Pandemia

Los labios rojos

La mascarilla llegó como una escapatoria a aquel túnel paralizante en el que entramos

Hasta hace dos años apenas sabía nada sobre ellas. Ignoraba que existían de distinto tipo, que aportaban un diferente nivel de protección, FFP2 o FFP3 no pasaban de ser una especie de jeroglíficos sin mayor significado concreto, tampoco conocía el tiempo que mantenían su utilidad o cómo conservarlas para que no perdieran eficacia. Puede decirse que, a lo largo de este periodo pandémico, he aprendido mucho sobre mascarillas. Probablemente, también usted. En estos meses se han colado en nuestras rutinas, se han adaptado a nuestra cara, a la muñeca o al codo, según la circunstancia, y se han sumado como pieza inexcusable a ese ritual doméstico «llaves, monedero, móvil» que activamos antes de salir de casa. Sin embargo, cuando lea estas líneas ya serán (casi) historia. Puede que usted forme parte de ese grupo de personas que ansiaba desesperadamente librarse de ellas o, por el contrario, se incluya entre quienes se resisten a eliminar ese plus de protección que nos ha permitido recuperar el ritmo de vida pese al virus.

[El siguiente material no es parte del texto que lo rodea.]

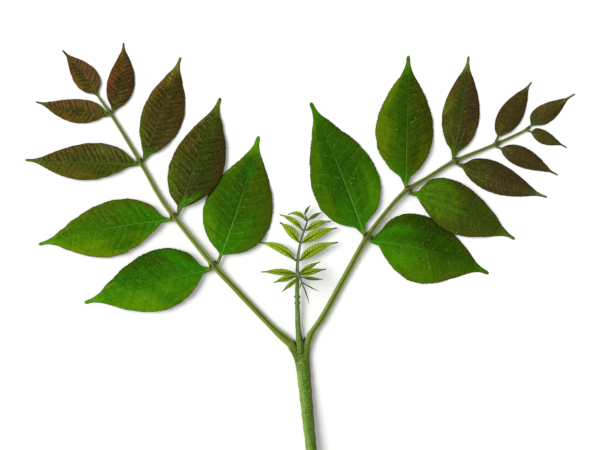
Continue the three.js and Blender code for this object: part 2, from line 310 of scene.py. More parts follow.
def bladeMaterial(look):
    material, tree = newMaterial(look["name"])
    grain = look["grain"]
    detail = bladeDetail
    place = readAttribute(tree, "place")
    shifts = stretched(tree, place, (1.0, -1.0, 1.0))
    count, fromRib, plainness = partsOf(tree, "veins")
    ribShow, veinShow, stalkShow = partsOf(tree, "marks")

    # Side veins, worn away here and there, the midrib and the margin.
    worn = remap(tree, noiseOf(tree, place, 0.3 * grain), *look["worn"], 0.1, 1.0)
    shifted = calculate(tree, "FRACT", plus(tree, count, 0.5))
    sideVein = calculate(tree, "ABSOLUTE", calculate(tree, "SUBTRACT", shifted, 0.5))
    veinLine = remap(tree, sideVein, *look["veinWide"], 1.0, 0.0)
    for part in (plainness, veinShow, worn):
        veinLine = times(tree, veinLine, part)
    ribLine = remap(tree, calculate(tree, "ABSOLUTE", fromRib), *look["ribWide"], 1.0, 0.0)
    ribLine = times(tree, ribLine, ribShow)
    marginLine = remap(tree, partsOf(tree, "place")[2], 0.05, look["marginWide"], 1.0, 0.0)

    # Light and dark at three sizes.
    fine = noiseOf(tree, place, look["grainSize"] * grain, 4.0, 0.75)
    grained = remap(tree, veinShow, 0.0, 1.0, detail["faint"], 1.0)
    mottling = remap(tree, fine, *noiseSpan, -look["mottle"], look["mottle"])
    gain = plus(tree, times(tree, mottling, grained), 1.0)
    for scale, strength in ((0.6, look["patchy"]), (0.2, 0.1)):
        broad = noiseOf(tree, place, scale * grain)
        gain = plus(tree, gain, remap(tree, broad, *noiseSpan, -strength, strength))
    base = mixColour(tree, 1.0, readAttribute(tree, "tint", 0), gain, "MULTIPLY")

    # Warm patches, and small light and dark flecks.
    for where, scale, octaves, span, shares, shade in (
            (shifts, 0.9, 3.0, (0.48, 0.68), (0.0, look["warmShare"]), rgba(look["warm"])),
            (place, 3.4, 1.0, (0.6, 0.72), (0.0, look["fleckShare"]), rgba(look["fleck"])),
            (shifts, 2.6, 1.0, (0.26, 0.38), (look["dark"], 0.0), detail["darkFleck"])):
        spots = remap(tree, noiseOf(tree, where, scale * grain, octaves), *span, *shares)
        base = mixColour(tree, times(tree, spots, grained), base, shade)

    # The lines, the finest being a network between the side veins.
    network = cellsOf(tree, place, 0.8 * grain, "DISTANCE_TO_EDGE")
    network = remap(tree, network, 0.0, 0.12, 1.0, 0.0)
    for line, share, shade in (
            (network, detail["networkShare"], "vein"), (veinLine, look["veinShare"], "vein"),
            (ribLine, look["ribShare"], "rib"), (marginLine, look["marginShare"], "margin"),
            (stalkShow, detail["stalkShare"], "stalk")):
        base = mixColour(tree, times(tree, line, share), base, rgba(look[shade]))

    # Pale pores, closer together in some places.
    dots = dotsOf(tree, place, 0.5 * grain, *detail["poreSize"], detail["poreChance"])
    crowd = remap(tree, noiseOf(tree, shifts, 0.16 * grain), 0.48, 0.62, *detail["poreShare"])
    base = mixColour(tree, times(tree, dots, crowd), base, rgba(look["speckle"]))

    grooves = plus(tree, times(tree, veinLine, 0.5), times(tree, network, 0.3))
    height = calculate(tree, "SUBTRACT", times(tree, fine, 0.5), grooves)
    finishMaterial(tree, base, fine, height, look)
    return material


bladeMaterials = {slot: bladeMaterial(look) for slot, look in bladeFinish.items()}
print("blade materials ready:", len(bladeMaterials))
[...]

La mascarilla llegó como una escapatoria a aquel túnel paralizante en el que entramos y que parecía inspirado en la novela de Ottessa Moshfegh «Mi año de descanso y relajación»: con la mitad del rostro oculto esquivamos el letargo en el que habíamos entrado, aislados, confinados al estilo medieval, pero en la era digital. Nos permitió huir de encierros y confinamientos y se convirtió en la última barrera, real y psicológica, frente al coronavirus. Científicos y epidemiólogos dudan sobre la oportunidad de la medida y apelan a la prudencia para mantener conductas de salvaguarda frente a contagios crecientes o imprevisibles mutaciones; solo el tiempo y el método de ensayo y error en el que nos instalamos en marzo de 2020 dirán si, efectivamente, ahora era el momento adecuado para decretar su fin. Mientras resolvemos esa duda, aprovechemos para lucir, por ejemplo, los labios rojos. Al fin y al cabo, nada como un buen «rouge» para espantar temores e incertidumbres.